Luna da Rosa is America’s Vegan Best Friend. The self-made billionaire is a flower-crowned hippie whose Instagram feed is as popular as Wild Heart, her vegan makeup company. When she’s not changing the cosmetics industry, she’s dazzling her online fans with kombucha recipes—until Wild Heart is caught in a scandal, destroying her reputation as a cheerful do-gooder.

Beck Mason is the prodigal son of Miami’s most notorious biker gang. But Beck left his criminal family to start Lucky Dog, rescuing dogs who need the most help… except the surly ex-outlaw never realized leading a struggling nonprofit with a ragtag crew would be so damn hard. They’re in dire need of cash—and fast.

Luna believes working at Lucky Dog will fix her image problem and get Beck the money he needs. It’s a win-win, right? Except Beck doesn’t like the sunny, free-spirited—okay beautiful—billionaire. He sure as hell doesn’t trust Luna not to use him just to make herself look good.

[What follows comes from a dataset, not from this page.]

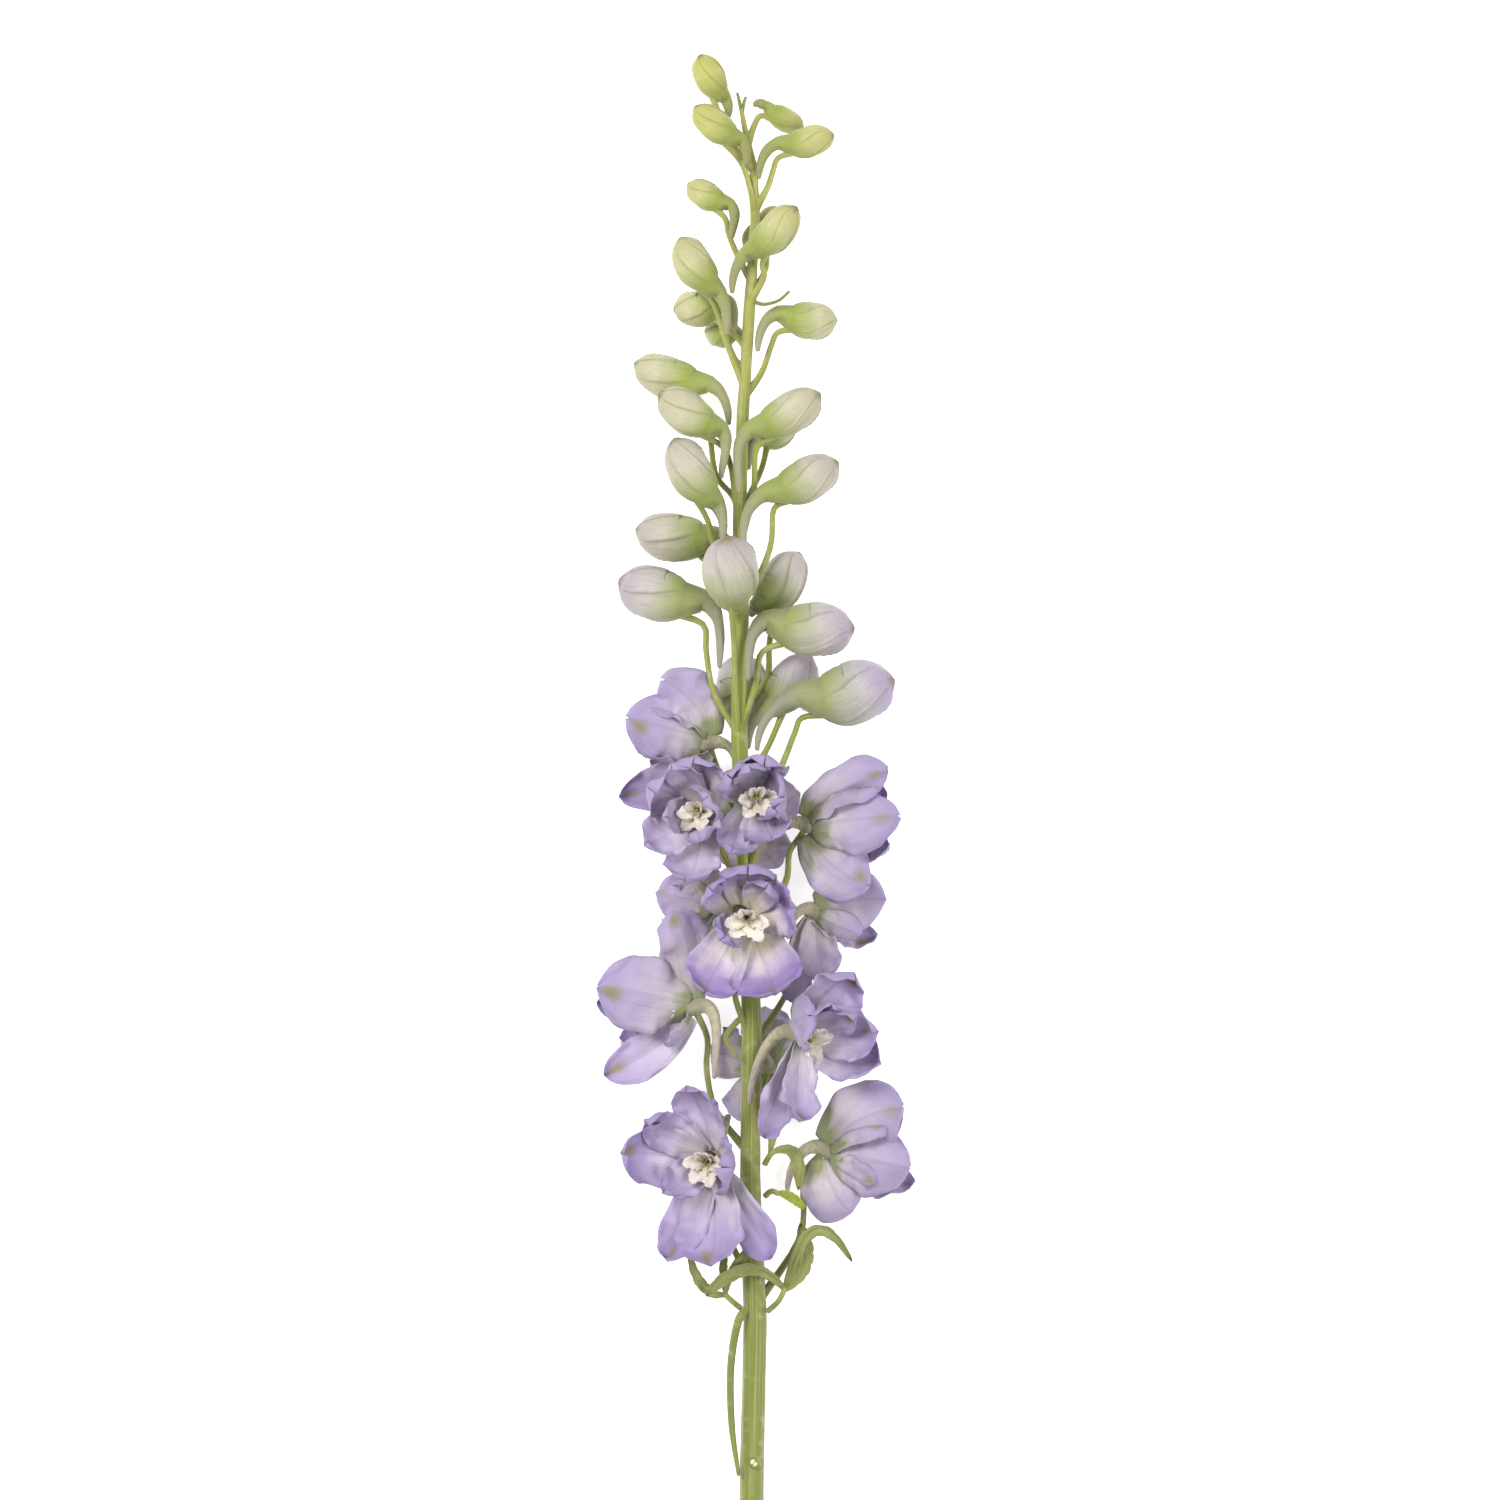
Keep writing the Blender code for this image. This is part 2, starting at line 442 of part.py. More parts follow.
def pedicel(points, clear_of):
    """Side stalk that ends a small gap short of the body it carries."""
    path = smooth_path(points, 40)
    tree = BVHTree.FromObject(clear_of, bpy.context.evaluated_depsgraph_get())
    end = len(path) - 1
    while end > 4:
        nearest, normal, _, distance = tree.find_nearest(path[end])
        outside = (path[end] - nearest).dot(normal) > 0.0
        if outside and distance > GAP + 0.55:
            break
        end -= 1
    steps, sides = (TWIG_STEPS, TWIG_SIDES) if len(points) < 4 else (BENT_STEPS, BENT_SIDES)
    kept = [path[round(i * end / steps)] for i in range(steps + 1)]
    radii = [blend((1.1, 0.9, 0.8, 0.85, 0.6), i / steps) for i in range(steps + 1)]
    return tube(kept, radii, sides)


def bloom_frame(bloom):
    base = place(bloom["base"])
    axis = Vector(bloom["axis"]).normalized()
    return base, axis


def sepal_piece(base, axis, cup, entry, rows, index):
    tip = place(entry[:3])
    reach = tip - base
    forward = axis * reach.dot(axis)
    sideways = reach - forward
    layer = axis * (1.1 * (index % 2))
    bend = base + forward * (1.0 - cup) * 0.8 + sideways * cup * 1.1 + layer
    face = Vector(entry[4]) if len(entry) > 4 else axis - sideways.normalized() * 0.8
    start = base + axis * 0.4 + sideways.normalized() * 1.9 + layer
    wave = 0.02 + 0.012 * (index % 3)
    return blade(start, bend, tip, entry[3], face, 0.2, rows, SEPAL_ACROSS, BLADE_THICK, wave)


def spur_piece(bloom, base, axis):
    up = Vector((0.0, 1.0, 0.0))
    up = (up - axis * up.dot(axis)).normalized()
    end = place(bloom["spur"])
    start = base + axis * 1.5
    reach = (end - start).length
    first = start - axis * (reach * 0.5) + up * (reach * 0.25)
    second = end + Vector((0.0, reach * 0.4, 0.0))
    path = [base + axis * 2.8]
    radii = [2.7]
    for i in range(SPUR_STEPS + 1):
        t = i / SPUR_STEPS
        path.append(bezier(start, first, second, end, t))
        radii.append(blend((2.4, 1.8, 1.4, 1.1, 0.9, 0.6), t))
    return tube(path, radii, 6)


def bloom_sepals(bloom):
    base, axis = bloom_frame(bloom)
    parts = [spur_piece(bloom, base, axis)]
    for index, entry in enumerate(bloom["outer"]):
        parts.append(sepal_piece(base, axis, bloom["cup"], entry, SEPAL_ROWS, index))
    for index, entry in enumerate(bloom["inner"]):
        parts.append(sepal_piece(base + axis * 0.8, axis, bloom["cup"], entry, INNER_ROWS, index))
    return fuse("bloom_" + bloom["name"] + "_sepals", parts)


def bloom_bee(bloom):
    """Small crown of four petals in the middle of the bloom, hollow at the top."""
    base, axis = bloom_frame(bloom)
    foot = base + axis * (3.4 + GAP)
    side = axis.orthogonal().normalized()
    other = axis.cross(side)
    size = bloom["bee"]
    heights = (0.0, 0.35, 0.75, 0.55, 0.3)
    widths = (0.9, 1.3, 2.1, 1.5, 0.6)
    verts = []
    faces = []
    for height, width in zip(heights, widths):
        for k in range(8):
            angle = 2 * math.pi * k / 8
            lobe = 1.18 if k % 2 else 0.82
            out = side * math.cos(angle) + other * math.sin(angle)
            rise = height * size * (lobe if height > 0.5 else 1.0)
            verts.append(foot + axis * rise + out * (width * size / 6.0 * lobe))
    for i in range(4):
        for k in range(8):
            a = i * 8 + k
            b = i * 8 + (k + 1) % 8
            faces.append((a, b, b + 8, a + 8))
    faces.append(tuple(range(7, -1, -1)))
    faces.append(tuple(range(32, 40)))
    return fuse("bloom_" + bloom["name"] + "_bee", [(verts, faces)])


def leaf(entry):
    stalk = smooth_path([place(p) for p in entry["stalk"]], 3)
    parts = [tube(stalk, [0.8, 0.8, 0.8, 0.8], TWIG_SIDES)]
    for base, bend, tip, width, face in entry["blades"]:
        parts.append(blade(place(base), place(bend), place(tip), width, Vector(face), 0.12,
                           (0.0, 0.25, 0.5, 0.75, 1.0), 2, BLADE_THICK, 0.03))
    return fuse(entry["name"], parts)


def stem(carried):
    """Stem with its cut end, thin growths and a side stalk for every bud and bloom."""
    path = [Vector((x - MIDDLE_X, y - MIDDLE_Y, z)) for x, y, z, _ in STEM]
    radii = [r for _, _, _, r in STEM]
    verts, faces = tube(path, radii, 10)
    verts[-2] = path[0].copy()
    parts = [(verts, faces)]
    for points, thin in TWIGS:
        steps = len(points) * 2 - 2
        spread = [blend(thin, i / steps) for i in range(steps + 1)]
        parts.append(tube(smooth_path([place(p) for p in points], steps), spread, TWIG_SIDES))
    for root_y, via, foot, obj in carried:
        root = root_at(root_y)
        middle = [place(p) for p in reversed(via)] or [root.lerp(foot, 0.5) + Vector((0.0, -1.5, 0.0))]
        parts.append(pedicel([root] + middle + [foot], obj))
    return fuse("stem", parts)


def build():
    carried = []
    for name, root_y, base, tip, width, spur_end, via in BUDS:
        start = place(base)
        end = place(tip)
        obj = fuse("bud_" + name, [bud_piece(start, end, width, place(spur_end))])
        finish(obj, "bud")
        axis = (end - start).normalized()
        up = Vector((0.0, 1.0, 0.0))
        up = (up - axis * up.dot(axis)).normalized()
        carried.append((root_y, via, start - up * (width * 0.2) + axis * 2.0, obj))
    for bloom in BLOOMS:
        sepals = bloom_sepals(bloom)
        finish(sepals, "bloom")
        finish(bloom_bee(bloom), "bee")
        base, _ = bloom_frame(bloom)
        carried.append((bloom["root"], bloom["via"], base, sepals))
    for entry in LEAVES:
        finish(leaf(entry), "leaf")
    finish(stem(carried), "stem")


for old in list(bpy.data.objects):
    bpy.data.objects.remove(old)
bpy.context.scene.unit_settings.system = "METRIC"
bpy.context.scene.unit_settings.scale_length = 0.001
build()
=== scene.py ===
# Looks of the delphinium flower spike: fine petals, buds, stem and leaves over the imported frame.
# Tables are in millimetres, as in the part's source, and meshes are written in metres.
# Heights in the tables are measured from the middle of the stem at the same y.

import math
import random

import bpy
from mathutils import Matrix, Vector
from mathutils import noise


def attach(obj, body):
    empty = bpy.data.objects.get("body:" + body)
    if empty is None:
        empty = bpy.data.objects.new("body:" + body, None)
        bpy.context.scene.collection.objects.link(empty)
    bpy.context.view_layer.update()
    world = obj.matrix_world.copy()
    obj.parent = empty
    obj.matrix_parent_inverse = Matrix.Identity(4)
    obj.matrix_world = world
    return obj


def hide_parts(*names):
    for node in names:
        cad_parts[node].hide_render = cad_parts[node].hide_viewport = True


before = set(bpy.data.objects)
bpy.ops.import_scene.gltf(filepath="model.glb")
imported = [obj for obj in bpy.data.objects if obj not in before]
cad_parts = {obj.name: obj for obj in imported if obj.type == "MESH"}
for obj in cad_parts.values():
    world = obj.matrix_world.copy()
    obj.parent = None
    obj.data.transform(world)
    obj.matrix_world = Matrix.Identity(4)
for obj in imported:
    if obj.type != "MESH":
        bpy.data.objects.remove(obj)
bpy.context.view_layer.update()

MM = 0.001
SEED = 7

# Sides and rings of the tubes.
BUD_SIDES = 60
BUD_RINGS = 34
SPUR_SIDES = 20
SPUR_RINGS = 26
PEDICEL_SIDES = 10
PEDICEL_RINGS = 16
TWIG_RINGS = 24
STEM_SIDES = 40
STEM_RINGS = 260

# Share of a bud's rings that lie before its spur.
BUD_SHARE = BUD_RINGS / (BUD_RINGS + SPUR_RINGS)

# Radii from one end to the other: of a bud as shares of half its width, of the others in mm.
BUD_PROFILE = (0.12, 0.60, 0.80, 0.91, 0.97, 1.0, 1.0, 0.98, 0.92, 0.82, 0.66)
BUD_SPUR_END = (1.45, 1.3, 1.15, 0.95, 0.6)
SPUR_PROFILE = (2.3, 2.4, 2.1, 1.8, 1.55, 1.35, 1.2, 1.05, 0.85, 0.5)
PEDICEL_PROFILE = (1.35, 0.95, 0.85, 0.82, 0.85, 1.05)

# How far the rounded end of a tube bulges, as a share of its radius.
END_BULGE = 0.4

# Sepals that wrap a bud: their number, turns along the bud, turn from bud to bud, where in its
# width one dips under the next, height of that step, length of the notched tip, last ring.
BUD_SEPALS = 5.0
BUD_TWIST = 0.9
BUD_TURN = 0.37
SEAM_AT = 0.93
SEAM_STEP = 0.14
NOTCH_LONG = 0.12
BUD_LAST = 0.94

# Share of its colour that a bud keeps, since its thick green body lets little light through,
# and the bud at which green has turned to pale.
BUD_DEPTH = 0.74
MIDDLE_BUD = 12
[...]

Sure, Beck’s grumpy, stubborn pride and meat-eating ways irritates Luna. Even though his big-heart-and-big-beard-combo is dangerously sexy. And they really shouldn’t have shared The Kiss to End All Kisses on the back of his motorcycle one night…

But as the bohemian billionaire and the burly biker give into their electrifying attraction, will their differences keep them apart? Or will they finally learn to trust their wild hearts?


Kathryn Nolan

Expected Release Date: 25 October 2019

Book Series: 

The Bluewater Billionaires series continues this week with a new Romantic Comedy from author Kathryn Nolan—featuring a big, grumpy, bearded hero, a happy-go-lucky, hippie heroine, lots of snarky banter, and even some motorcycle sex—and I have a sneak peek for you…not of said motorcycle sex, sorry.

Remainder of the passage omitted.